The allowances are paid periodically, some monthly, a few once in four years. Duty Tour Allowance and Estacode depend on travels.
For instance, furniture allowance to other cadre of officials, like ministers and the Secretary to the Government of the Federation, is given once in four years. The President and Vice President are not paid furniture allowance as they are provided for.
When all allowances payable each month are added, President Buhari will take home N1, 171,568.33 each month, and N14, 058, 820.00 yearly.
Vice President Osinbajo will receive N1, 010, 524. 17 monthly, and N12, 126,290.00 per annum.

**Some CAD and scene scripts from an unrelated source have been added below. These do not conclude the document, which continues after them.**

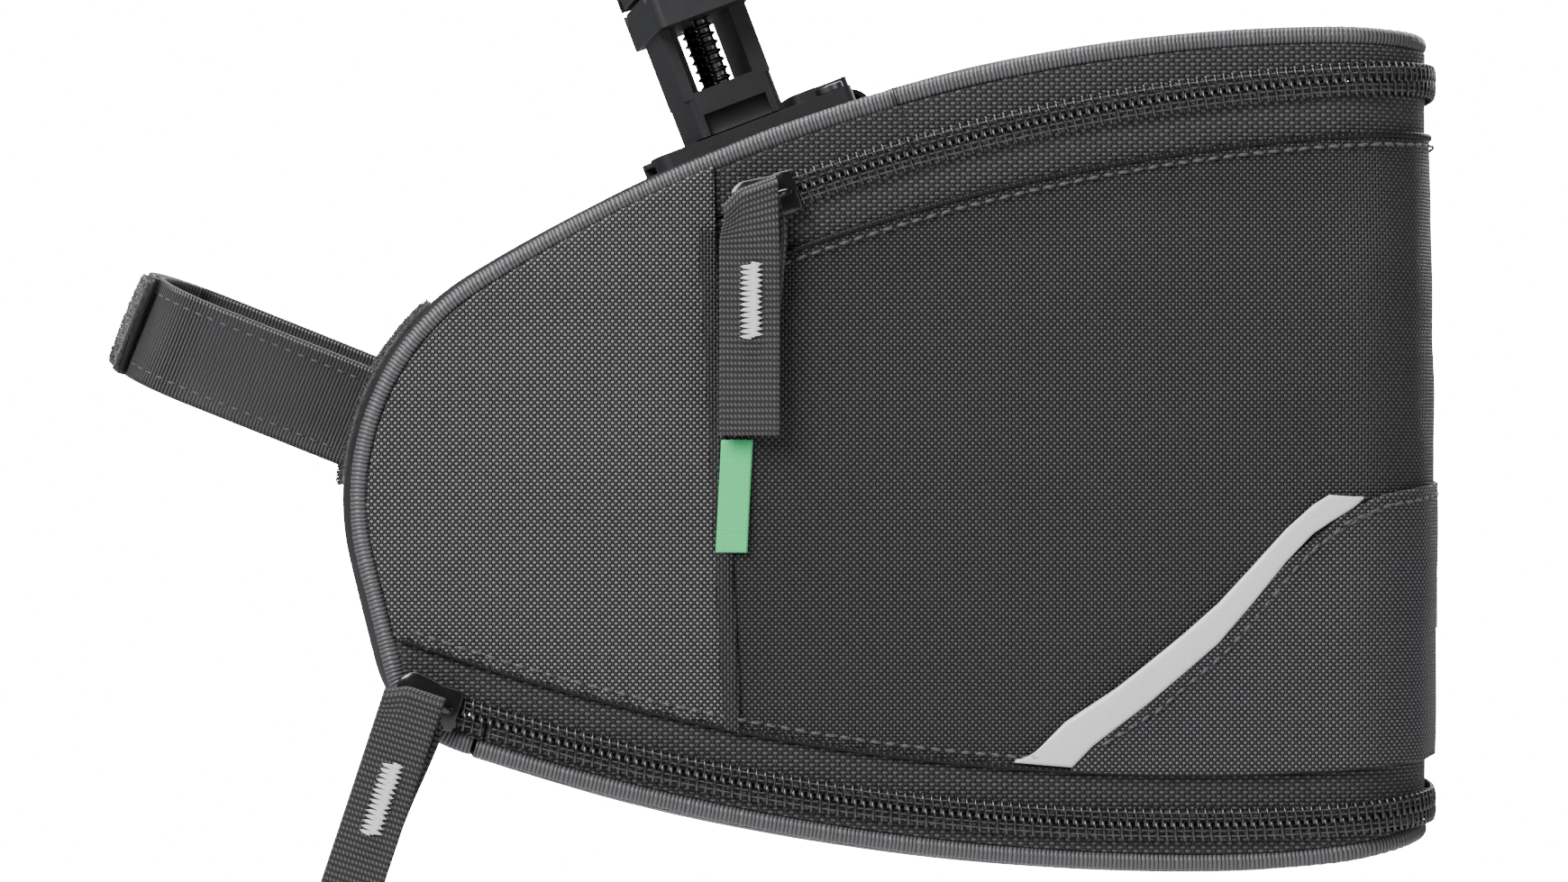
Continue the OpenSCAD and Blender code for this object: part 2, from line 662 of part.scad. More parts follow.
module main_tab() { on_main_slider() tab(main_lean, tab_len - tab_rise); }
module main_tab_bartack() { on_main_slider() tab_bartack(main_lean, 30 - tab_rise); }
module base_tab() { on_base_slider() tab(0); }
module base_tab_bartack() { on_base_slider() tab_bartack(0); }

// ---------- seatpost strap ----------

strap_root = [3, 88.5];
strap_tilt = 21.8;
strap_roll = -6;
strap_t = 1.6;
loop_r = 15.4;            // outer radius of the inner strap round the seatpost
loop_reach = 31.5;
module on_strap() {
    in_row() translate([strap_root[0], 0, strap_root[1]]) rotate([0, 180 + strap_tilt, 0]) rotate([strap_roll, 0, 0]) children();
}
module strap_band(w = strap_w) { linear_extrude(height = w, center = true) children(); }

module strap_anchor() {
    color("#151516") in_row() intersection() {
        across(36) difference() {
            intersection() { polygon(outline(-1.3)); translate([-20, 74]) square([60, 36]); }
            polygon(outline(0));
        }
        upright() polygon(plan(edge + 0.6));
    }
}
module strap_ring(r0, r1, a0, a1) { polygon(concat(arc([loop_reach, 0], r1, a0, a1, 16), arc([loop_reach, 0], r0, a1, a0, 16))); }
module strap_inner() {
    color("#2b2b2d") difference() {
        on_strap() strap_band() union() {
            translate([-12, -loop_r]) square([loop_reach + 12.2, strap_t]);
            strap_ring(loop_r - strap_t, loop_r, -90, 62);
        }
        in_row() across() polygon(outline(-1.3));
    }
}
outer_r = loop_r + 0.5;
peel_x = 9;               // the outer strap peels back from here
module strap_stub() {
    color("#202022") difference() {
        on_strap() strap_band() translate([-12, outer_r]) square([peel_x - 1.6 + 12, strap_t]);
        in_row() across() polygon(outline(-1.3));
    }
}
module strap_outer() {
    color("#202022") on_strap() strap_band() union() {
        translate([peel_x, outer_r]) square([loop_reach - peel_x + 0.3, strap_t]);
        strap_ring(outer_r, outer_r + strap_t, -28, 90);
    }
}
module strap_hook_patch() {
    color("#101010") on_strap() strap_band(strap_w - 3) polygon(concat(
        arc([loop_reach, 0], outer_r + strap_t + 0.5, 20, -24, 6),
        arc([loop_reach, 0], outer_r + strap_t + 0.06, -24, 20, 6)));
}

// ---------- all nodes ----------

clamp_tower();
lower_jaw();
upper_jaw();
jaw_washers();
screw_left();
screw_right();
base_socket();
socket_screws();
backing_plate();
release_tongue();
spine_panel();
front_panel_left();
front_panel_right();
wrap_panel();
corner_patch();
reflector_left();
reflector_right();
reflector_rear();
side_label();
light_loop();
light_loop_bartacks();
piping_left();
piping_right();
main_tape_lower();
main_coil_lower();
main_tape_front();
main_coil_front();
base_tape_upper();
base_coil_upper();
base_tape_front();
base_coil_front();
strap_anchor();
strap_inner();
strap_stub();
strap_outer();
strap_hook_patch();
lid_panel();
lid_tape();
lid_coil();
lid_piping();
tray_panel();
tray_tape();
tray_coil();
tray_piping();
tray_gusset();
tray_board();
main_slider();
main_tab();
main_tab_bartack();
base_slider();
base_tab();
base_tab_bartack();
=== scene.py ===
"""Looks for the bicycle saddle bag: cloth shell, zips, webbing, clamp, light and camera."""
import json
import random
from math import acos, asin, atan2, copysign, cos, degrees, dist, exp, hypot, pi, radians, sin, sqrt, tan

import bmesh
import bpy
from mathutils import Matrix, Vector, noise


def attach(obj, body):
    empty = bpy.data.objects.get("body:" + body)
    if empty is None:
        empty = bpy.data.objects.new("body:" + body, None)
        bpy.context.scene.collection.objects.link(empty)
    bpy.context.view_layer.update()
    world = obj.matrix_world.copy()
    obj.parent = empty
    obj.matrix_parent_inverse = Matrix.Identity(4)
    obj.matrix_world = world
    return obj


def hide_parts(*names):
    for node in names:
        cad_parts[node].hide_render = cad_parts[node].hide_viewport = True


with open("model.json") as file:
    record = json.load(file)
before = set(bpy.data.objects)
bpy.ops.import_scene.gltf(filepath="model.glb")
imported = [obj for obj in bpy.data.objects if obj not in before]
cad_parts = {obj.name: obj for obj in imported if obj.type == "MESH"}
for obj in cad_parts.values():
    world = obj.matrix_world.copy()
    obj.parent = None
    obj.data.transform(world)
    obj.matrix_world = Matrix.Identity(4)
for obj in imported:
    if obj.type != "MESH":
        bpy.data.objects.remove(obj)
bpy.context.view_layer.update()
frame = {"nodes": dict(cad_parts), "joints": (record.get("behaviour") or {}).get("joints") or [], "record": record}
JOINTS = {j["name"]: j for j in frame["joints"]}
MM = 0.001
random.seed(7)

# ---------- where the bag is ----------
# Lengths below are millimetres in bag coordinates: X = 0 at the nose, Z = 0 at the keel.

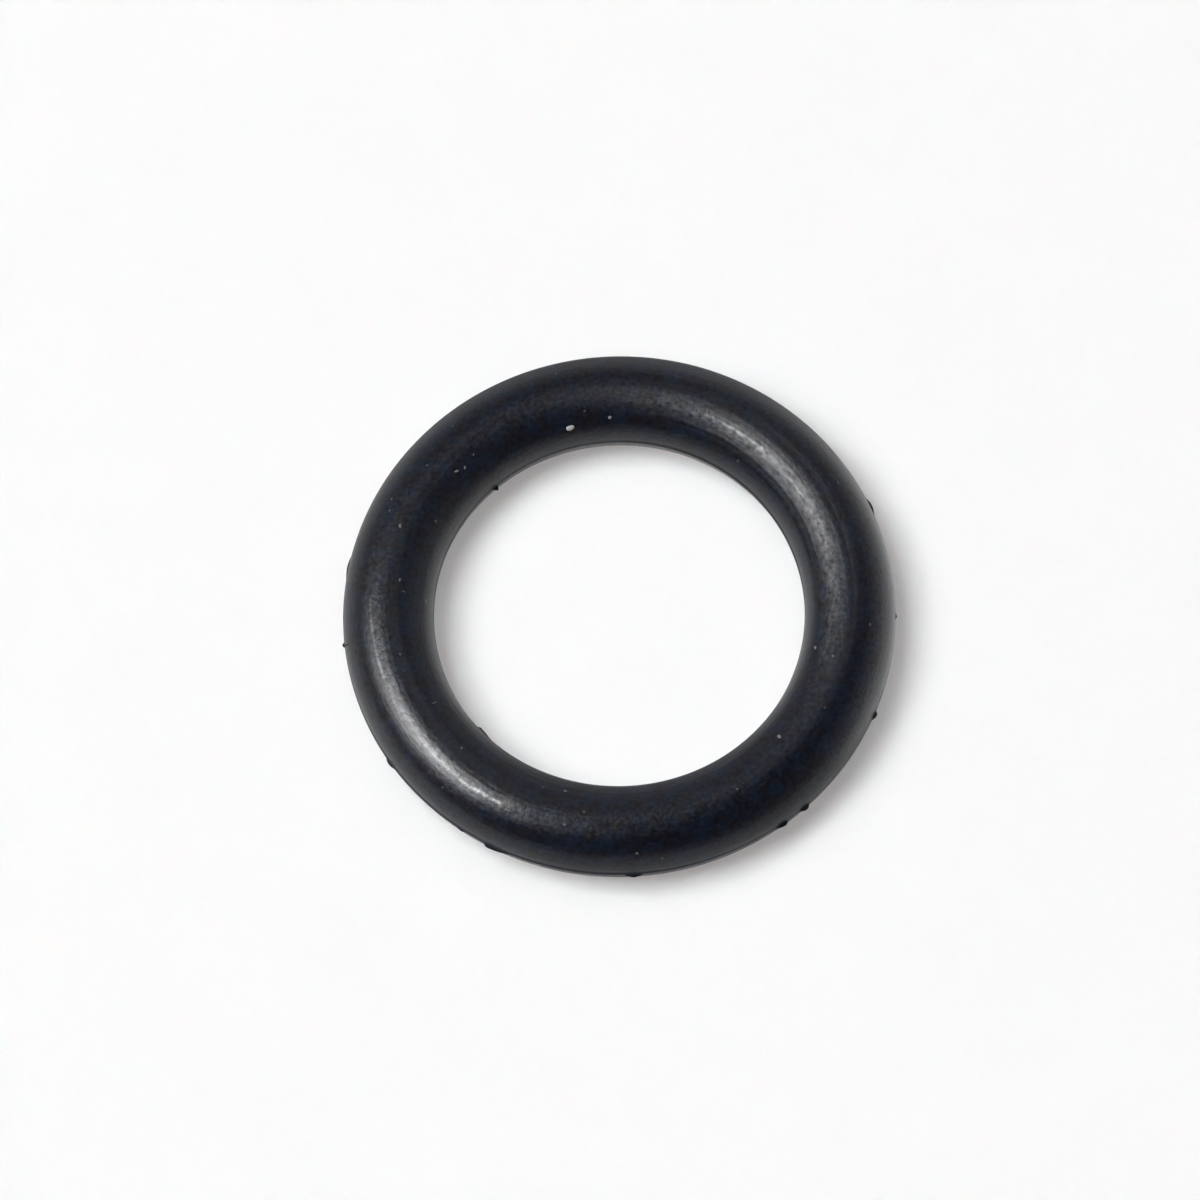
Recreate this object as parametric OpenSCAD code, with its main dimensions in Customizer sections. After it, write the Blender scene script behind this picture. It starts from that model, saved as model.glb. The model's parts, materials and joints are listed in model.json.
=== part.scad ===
// Moulded rubber o-ring of round section, lying flat with its axis up.
// The two halves of the mould met at mid height. They left a fine parting ridge round the inside and
// the outside of the ring, and short torn remnants of flash stand out of it.
// The origin is the centre of the ring, and +Z runs along its axis.

/* [Ring] */
// Inside diameter of the round section
inside_d = 10.77; // [6:0.01:40]
// Diameter of the round section
section_d = 2.62; // [1.6:0.01:5.4]

/* [Parting ridge] */
// How far the crest stands out of the round section
ridge_proud = 0.02; // [0.01:0.005:0.05]
// Height of the flat crest
ridge_crest = 0.1; // [0.06:0.01:0.2]
// Angle of the flanks, away from the radial direction
ridge_flank_angle = 45; // [20:5:65]
// Depth of the ridge's root inside the round section
ridge_root = 0.1; // [0.05:0.01:0.15]

/* [Flash remnants] */
// Thickness of the torn film
flash_t = 0.04; // [0.02:0.005:0.06]
// Depth of the film's root inside the crest
flash_root = 0.08; // [0.06:0.01:0.12]
// Depth at which the torn edge's two ends run out inside the crest
flash_runout = 0.02; // [0.01:0.005:0.04]
// Steps along the torn edge of one remnant
flash_steps = 8; // [6:1:24]

/* [Hidden] */
$fn = 128;

section_r = section_d / 2;
mean_r = inside_d / 2 + section_r;
outer_crest_r = mean_r + section_r + ridge_proud;
inner_crest_r = mean_r - section_r - ridge_proud;

// Sides of the ring on which a ridge or a remnant stands
OUTWARD = 1;
INWARD = -1;

// One row for each remnant: the angle round the ring at which it starts, its length along the crest,
// how far its tip reaches past the crest, and the place of the tip as a share of the length
OUTER_REMNANTS = [
    [19.4, 0.68, 0.055, 0.52],
    [163.8, 0.86, 0.030, 0.44],
    [183.4, 0.18, 0.050, 0.50],
    [210.4, 0.52, 0.055, 0.44],
    [231.6, 0.36, 0.030, 0.60],
    [238.4, 0.98, 0.075, 0.14],
    [268.2, 0.64, 0.070, 0.50],
    [301.4, 0.46, 0.075, 0.70],
    [307.6, 0.40, 0.080, 0.60],
    [332.8, 0.34, 0.060, 0.62],
    [355.9, 0.22, 0.020, 0.40],
];
INNER_REMNANTS = [
    [128.6, 0.20, 0.100, 0.55],
    [217.4, 0.80, 0.060, 0.16],
];

// Height of a remnant's torn edge as a share of its tip, at a share of its length
function torn_edge(along, tip) =
    along < tip ? sin(90 * along / tip) : cos(90 * (along - tip) / (1 - tip));

// Trapezium of the ridge on one side of the section, seen from the section's centre
module ridge_section(side) {
    crest_x = section_r + ridge_proud;
    root_x = section_r - ridge_root;
    root_y = ridge_crest / 2 + (crest_x - root_x) * tan(ridge_flank_angle);
    polygon([
        [side * root_x, -root_y],
        [side * crest_x, -ridge_crest / 2],
        [side * crest_x, ridge_crest / 2],
        [side * root_x, root_y],
    ]);
}

// Section of the ring: a full round with the parting ridge at both ends of its level diameter
module ring_section() {
    translate([mean_r, 0]) {
        circle(r = section_r);
        ridge_section(OUTWARD);
        ridge_section(INWARD);
    }
}

// Thin film left on a crest, torn along its free edge
module flash_remnant(crest_r, side, remnant) {
    start = remnant[0];
    span = remnant[1] / crest_r * 180 / PI;
    reach = remnant[2];
    tip = remnant[3];
    low_r = crest_r - side * flash_runout;
    root_r = crest_r - side * flash_root;
    rise = side * (flash_runout + reach);
    torn = [
        for (i = [0 : flash_steps])
            let (s = i / flash_steps, r = low_r + rise * torn_edge(s, tip), a = start + span * s)
            [r * cos(a), r * sin(a)]
    ];
    root = [for (a = [start + span, start]) [root_r * cos(a), root_r * sin(a)]];
    translate([0, 0, -flash_t / 2]) linear_extrude(flash_t) polygon(concat(torn, root));
}

module o_ring() {
    color([0.12, 0.125, 0.14]) union() {
        rotate_extrude() ring_section();
        for (remnant = OUTER_REMNANTS) flash_remnant(outer_crest_r, OUTWARD, remnant);
        for (remnant = INNER_REMNANTS) flash_remnant(inner_crest_r, INWARD, remnant);
    }
}

o_ring();
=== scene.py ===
import json
import math

import bmesh
import bpy
from mathutils import Matrix, Vector, noise


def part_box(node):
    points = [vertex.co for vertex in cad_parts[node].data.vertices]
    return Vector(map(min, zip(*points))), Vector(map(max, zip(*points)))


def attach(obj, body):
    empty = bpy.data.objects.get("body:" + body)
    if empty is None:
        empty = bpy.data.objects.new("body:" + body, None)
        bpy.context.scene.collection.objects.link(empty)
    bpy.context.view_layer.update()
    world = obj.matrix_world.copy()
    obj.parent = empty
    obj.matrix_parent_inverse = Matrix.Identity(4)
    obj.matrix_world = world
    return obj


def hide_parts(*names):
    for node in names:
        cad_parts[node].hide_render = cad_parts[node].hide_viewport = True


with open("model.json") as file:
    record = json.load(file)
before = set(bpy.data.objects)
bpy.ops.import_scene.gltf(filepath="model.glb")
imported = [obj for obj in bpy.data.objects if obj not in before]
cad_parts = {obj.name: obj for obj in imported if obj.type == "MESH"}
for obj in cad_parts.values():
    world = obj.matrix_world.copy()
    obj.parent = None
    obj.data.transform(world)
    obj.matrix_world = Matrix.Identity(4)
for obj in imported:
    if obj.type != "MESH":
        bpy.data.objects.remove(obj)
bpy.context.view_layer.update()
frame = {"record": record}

MM = 0.001

# Sizes of the ring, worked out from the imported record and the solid
mount_dims = {mount["name"]: mount["dims"] for mount in frame["record"]["mounts"]}
lowest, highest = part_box("o_ring")
OUTER_CREST_R = mount_dims["rim"]["r_mm"] * MM
INNER_CREST_R = mount_dims["bore"]["r_mm"] * MM
MEAN_R = (OUTER_CREST_R + INNER_CREST_R) / 2
SECTION_R = (highest.z - lowest.z) / 2
CREST_X = OUTER_CREST_R - MEAN_R
FLOOR_Z = lowest.z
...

Breakdown of Allowances Paid The President and Vice President of Nigeria
The President’s severance gratuity is N10, 544, 115, that is 300 per cent of basic; he is entitled to a leave allowance of N351, 470. 50, (10 per cent of basic salary) and an optional motor vehicle loan of N14, 058, 820, at 400 per cent to be repaid before the expiration of the president’s tenure.
The Vice President will also get allowances such as motor vehicle, feeding and maintenance, special assistant, personal assistant, domestic staff, entertainment utility, security, newspaper and periodicals.
While the number two man’s hardship, consistency, severance gratuity and leave allowance are at N1, 515, 786.25; N7, 578, 931.25; N9, 094, 717.50 and N303, 157.25 respectively.
He will also receive a motor vehicle loan at 400 per cent of his basic salary which is N12, 126, 290; to be repaid at the expiration of his tenure.
The salaries and allowances are drawn from the Consolidated Revenue Fund.
The current salary structure and allowances were fixed by the RMAFC in 2007.
Before the review, the basic annual salary of a former President, Olusegun Obasanjo, was N2,586,000 per annum, while that of his deputy, Atiku Abubakar was N1,938,000 the same as that of the Chief Justice of Nigeria and the Senate President, both heads of the judiciary and the legislature.
This was as a result of the review of the salary structure and associated allowances for the top federal public office holders earlier carried out by the National Salaries and Wages Commission.
This followed the review of the salary structure and associated allowances for the top federal public office holders earlier carried out by the National Salaries and Wages Commission.
That review, which took effect on May 1, 2000, was contained in a memo SWC.04/S.1/Vol.1V/186 dated May 15, 2000 and signed by G.P.O. Chikelu, the then Chairman of the Commission.